I don't really care about the Royal family sitting around being ceremonial and stuff, but if anything's going to turn me into a committed republican, it's going to be their interference in things beyond their ceremonial / teatrays for tourists role.

Ultimately of course, whoever the Qatari royal family hire or fire to work on the scheme, the decision will still in theory be made by the planning committee, or if it is referred on, by someone who has been democratically elected to some degree. Not that I'd have any faith in either of them making a sensible decision.


Oh and the comments posted under that Telegraph article make me want to smash my head in on a brick wall.
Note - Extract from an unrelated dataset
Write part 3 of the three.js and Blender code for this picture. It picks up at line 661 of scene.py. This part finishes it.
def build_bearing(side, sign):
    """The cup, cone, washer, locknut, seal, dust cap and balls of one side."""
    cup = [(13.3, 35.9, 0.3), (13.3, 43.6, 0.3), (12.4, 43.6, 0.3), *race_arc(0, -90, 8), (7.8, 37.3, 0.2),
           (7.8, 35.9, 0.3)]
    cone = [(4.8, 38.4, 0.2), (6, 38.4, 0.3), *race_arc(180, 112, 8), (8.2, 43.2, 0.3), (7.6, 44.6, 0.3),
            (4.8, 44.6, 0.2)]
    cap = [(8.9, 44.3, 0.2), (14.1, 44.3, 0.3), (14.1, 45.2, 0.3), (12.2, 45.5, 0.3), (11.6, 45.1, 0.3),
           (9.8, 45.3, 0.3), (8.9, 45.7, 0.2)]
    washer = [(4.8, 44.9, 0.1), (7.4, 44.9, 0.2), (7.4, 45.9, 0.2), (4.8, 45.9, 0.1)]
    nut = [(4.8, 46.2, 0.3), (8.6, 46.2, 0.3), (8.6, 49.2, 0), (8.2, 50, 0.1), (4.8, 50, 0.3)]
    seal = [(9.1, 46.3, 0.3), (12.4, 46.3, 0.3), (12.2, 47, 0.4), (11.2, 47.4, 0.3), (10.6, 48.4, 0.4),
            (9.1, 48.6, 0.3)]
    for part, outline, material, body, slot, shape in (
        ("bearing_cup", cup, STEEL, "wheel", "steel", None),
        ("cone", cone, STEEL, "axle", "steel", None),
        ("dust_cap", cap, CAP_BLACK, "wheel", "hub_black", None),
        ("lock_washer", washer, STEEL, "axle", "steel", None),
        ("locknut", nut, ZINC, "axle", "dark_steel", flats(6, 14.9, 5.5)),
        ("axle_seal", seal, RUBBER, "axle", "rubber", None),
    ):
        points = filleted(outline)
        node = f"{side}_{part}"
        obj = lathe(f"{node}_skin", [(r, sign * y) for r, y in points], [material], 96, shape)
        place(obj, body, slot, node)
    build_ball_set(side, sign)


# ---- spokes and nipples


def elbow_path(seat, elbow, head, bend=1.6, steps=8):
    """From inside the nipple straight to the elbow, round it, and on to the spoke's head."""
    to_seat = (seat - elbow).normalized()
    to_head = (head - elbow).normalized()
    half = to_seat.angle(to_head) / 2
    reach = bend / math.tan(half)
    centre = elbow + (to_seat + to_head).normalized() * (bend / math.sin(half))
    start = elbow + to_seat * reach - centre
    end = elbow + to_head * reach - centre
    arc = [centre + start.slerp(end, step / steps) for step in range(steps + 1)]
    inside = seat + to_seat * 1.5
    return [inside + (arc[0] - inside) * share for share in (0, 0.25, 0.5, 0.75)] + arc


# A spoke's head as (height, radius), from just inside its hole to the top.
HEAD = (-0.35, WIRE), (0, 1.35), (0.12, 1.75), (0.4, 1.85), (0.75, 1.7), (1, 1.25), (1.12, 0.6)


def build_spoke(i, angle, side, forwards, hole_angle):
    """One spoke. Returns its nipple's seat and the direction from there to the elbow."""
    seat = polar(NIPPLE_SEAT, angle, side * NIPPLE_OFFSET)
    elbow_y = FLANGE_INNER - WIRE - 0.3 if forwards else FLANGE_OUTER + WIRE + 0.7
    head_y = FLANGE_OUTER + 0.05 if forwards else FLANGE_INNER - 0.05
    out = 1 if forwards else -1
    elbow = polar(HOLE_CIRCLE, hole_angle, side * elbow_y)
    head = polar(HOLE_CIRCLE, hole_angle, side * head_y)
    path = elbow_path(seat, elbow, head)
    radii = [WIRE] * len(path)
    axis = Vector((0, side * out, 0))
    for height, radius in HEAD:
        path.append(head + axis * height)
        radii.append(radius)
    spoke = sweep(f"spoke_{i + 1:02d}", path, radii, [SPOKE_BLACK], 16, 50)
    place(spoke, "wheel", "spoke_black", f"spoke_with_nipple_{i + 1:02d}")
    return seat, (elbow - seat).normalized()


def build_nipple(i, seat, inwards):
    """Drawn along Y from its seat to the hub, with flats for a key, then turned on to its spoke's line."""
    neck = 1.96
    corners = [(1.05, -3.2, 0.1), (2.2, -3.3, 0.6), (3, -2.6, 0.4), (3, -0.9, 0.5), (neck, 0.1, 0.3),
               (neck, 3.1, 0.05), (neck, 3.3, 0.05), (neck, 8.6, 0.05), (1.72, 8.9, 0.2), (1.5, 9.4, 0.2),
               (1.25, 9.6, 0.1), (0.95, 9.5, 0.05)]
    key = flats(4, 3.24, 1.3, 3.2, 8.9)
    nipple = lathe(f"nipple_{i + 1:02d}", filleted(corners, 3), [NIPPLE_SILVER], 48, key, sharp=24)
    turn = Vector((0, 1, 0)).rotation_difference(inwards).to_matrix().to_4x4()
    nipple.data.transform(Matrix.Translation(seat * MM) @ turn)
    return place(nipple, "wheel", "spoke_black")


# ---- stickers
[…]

Or maybe a concrete one.

While it would be perhaps a legitimate criticism if the Prince had intervened off his own back over issues of taste (or, as Rogers alleges, self-interest), it surely is relevant that there was widespread local and national opposition to the Rogers design, and - as seems usual with planning applications - it was almost totally ignored by the developer, WCC and CABE. There is surely something seriously wrong with our democracy when an unelected figure behaves in a far more democratic way in articulating those views than our elected representatives did (which of course now applies to the difference between the House of Lords and the Commons).

Moreover, there is something deeply hypocritical in developers, architects and the like bemoaning interference in the "normal democratic process" (as Nick Raynsford called it) of planning applications when they have been seen on countless occasions to do exactly that themselves, and thats even with our blatantly non-democratic planning system. As an example, one notes with no surprise at all that, on the same day this furore blew up, it was revealed that BAA had actually lobbied ministers over the third runway at Heathrow after all, despite denials at the time.